Published by Charles Gubert

ESMA Delegation

The simplicity by which an AIF or UCITS can structure itself in an onshore EU market (Luxembourg, Ireland, Malta) and delegate the running of its portfolio and oversight of risk management back to the manager in a third country is a fundamental reason as to why both of these brands have enjoyed considerable popular appeal and global success.

Put simply, delegation is a cost-effective way of getting an AIFM or UCITS running without having to invest in onshore physical infrastructure. That the European Securities and Markets Authority (ESMA) is potentially calling into question this existing set-up should alarm not just UK asset managers, but investment firms all over the world.

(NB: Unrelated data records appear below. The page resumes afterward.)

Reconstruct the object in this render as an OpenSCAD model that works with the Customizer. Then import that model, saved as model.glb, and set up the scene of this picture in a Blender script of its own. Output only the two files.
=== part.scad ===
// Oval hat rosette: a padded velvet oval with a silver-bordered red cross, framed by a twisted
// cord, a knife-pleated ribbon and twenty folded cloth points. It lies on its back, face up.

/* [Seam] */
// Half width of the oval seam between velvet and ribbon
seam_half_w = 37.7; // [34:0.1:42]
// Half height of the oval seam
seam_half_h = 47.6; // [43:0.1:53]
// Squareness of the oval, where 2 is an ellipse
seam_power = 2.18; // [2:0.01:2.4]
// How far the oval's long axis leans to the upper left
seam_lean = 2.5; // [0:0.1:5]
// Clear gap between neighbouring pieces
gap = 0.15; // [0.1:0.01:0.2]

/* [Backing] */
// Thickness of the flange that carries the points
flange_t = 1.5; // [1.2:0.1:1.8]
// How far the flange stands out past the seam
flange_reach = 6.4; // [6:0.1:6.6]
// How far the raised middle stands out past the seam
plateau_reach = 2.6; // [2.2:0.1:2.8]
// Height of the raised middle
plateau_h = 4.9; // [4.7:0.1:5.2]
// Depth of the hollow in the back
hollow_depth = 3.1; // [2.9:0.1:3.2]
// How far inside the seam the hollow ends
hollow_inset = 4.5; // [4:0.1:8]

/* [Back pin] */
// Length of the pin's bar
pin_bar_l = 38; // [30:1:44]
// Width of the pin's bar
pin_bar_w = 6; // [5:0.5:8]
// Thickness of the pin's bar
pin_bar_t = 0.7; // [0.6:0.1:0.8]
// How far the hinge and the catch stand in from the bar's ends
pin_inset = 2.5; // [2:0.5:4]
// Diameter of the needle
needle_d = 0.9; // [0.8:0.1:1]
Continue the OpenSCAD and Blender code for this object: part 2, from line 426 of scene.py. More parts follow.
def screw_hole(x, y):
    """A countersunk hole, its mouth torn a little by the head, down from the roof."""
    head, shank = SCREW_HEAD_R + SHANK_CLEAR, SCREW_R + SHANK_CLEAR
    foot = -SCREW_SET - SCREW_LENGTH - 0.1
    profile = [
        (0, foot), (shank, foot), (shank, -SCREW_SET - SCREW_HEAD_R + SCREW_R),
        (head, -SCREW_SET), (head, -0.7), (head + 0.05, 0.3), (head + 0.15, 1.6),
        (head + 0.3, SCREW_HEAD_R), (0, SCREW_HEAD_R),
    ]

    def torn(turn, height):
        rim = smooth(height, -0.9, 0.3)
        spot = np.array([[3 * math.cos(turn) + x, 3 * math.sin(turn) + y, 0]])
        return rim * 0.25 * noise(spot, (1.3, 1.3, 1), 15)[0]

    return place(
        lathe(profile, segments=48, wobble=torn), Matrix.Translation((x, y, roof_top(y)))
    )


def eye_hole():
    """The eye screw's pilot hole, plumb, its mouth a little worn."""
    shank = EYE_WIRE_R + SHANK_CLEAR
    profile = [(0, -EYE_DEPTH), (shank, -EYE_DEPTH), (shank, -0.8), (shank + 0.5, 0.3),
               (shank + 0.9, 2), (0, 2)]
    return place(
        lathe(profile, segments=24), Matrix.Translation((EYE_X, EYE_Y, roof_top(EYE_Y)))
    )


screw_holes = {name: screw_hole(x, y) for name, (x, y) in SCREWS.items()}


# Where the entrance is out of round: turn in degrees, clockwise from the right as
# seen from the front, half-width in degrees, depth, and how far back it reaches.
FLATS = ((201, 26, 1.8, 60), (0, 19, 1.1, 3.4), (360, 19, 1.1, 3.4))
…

Brexit is obviously the impetus behind ESMA’s proposals. It is no secret that some of the EU 27 have been trying to capitalise on the uncertainty in the UK to attract business into their domestic markets. ESMA has repeatedly warned these countries that standards cannot be loosened otherwise it risks creating regulatory divergences.

The regulator has also warned UK financial institutions against setting up letterbox entities in the EU 27 as a tool by which to continue passporting cross-border. The funds’ industry opposes the creation of letterbox entities, but the present regulatory structure in major onshore European fund domiciles around delegation is mature and substantive, a point made by industry groups including the Association of the Luxembourg Fund Industry (ALFI).

Some of the core proposals include forcing managers to appoint at least three people in their EU fund domicile, and it is also very probable that delegated activities will be subject to even more regulatory scrutiny. This will inevitably bring added costs and requirements to the funds world, eating into the revenues and returns of boutique asset management providers.

The cost of running an AIFM and UCITS – with its existing depositary and reporting obligations – is high, and many boutiques could end up shunning both brands, particularly if their European flows are small relative to other markets. In short, this protectionist measure would immediately reduce European investor access to boutique providers as non-EU firms look to distribute their fund vehicles elsewhere, and outside of the EU’s regulatory oversight.

UCITS has had a stranglehold on APAC and Latin American markets for quite a few years now. At a recent ALFI Conference in Luxembourg, financial services professionals from APAC and Latin America spoke extensively about their own various regional fund passporting initiatives. If delegation is scrapped or impeded, a manager in Sao Paolo or Hong Kong will likely pivot towards a regional fund passporting solution as opposed to UCITS.

Financial services regulators that comprise ESMA often applauded the UK’s Financial Conduct Authority’s (FCA) contributions to policy discussions, acknowledging that it curtailed some of the worst excesses of protectionist rulemaking in favour of free market thinking. With the FCA's role within ESMA much diminished now as a consequence of Brexit, the risk of protectionist market initiatives such as the restrictions around delegation have risen and UK firms need to keep a close eye on developments.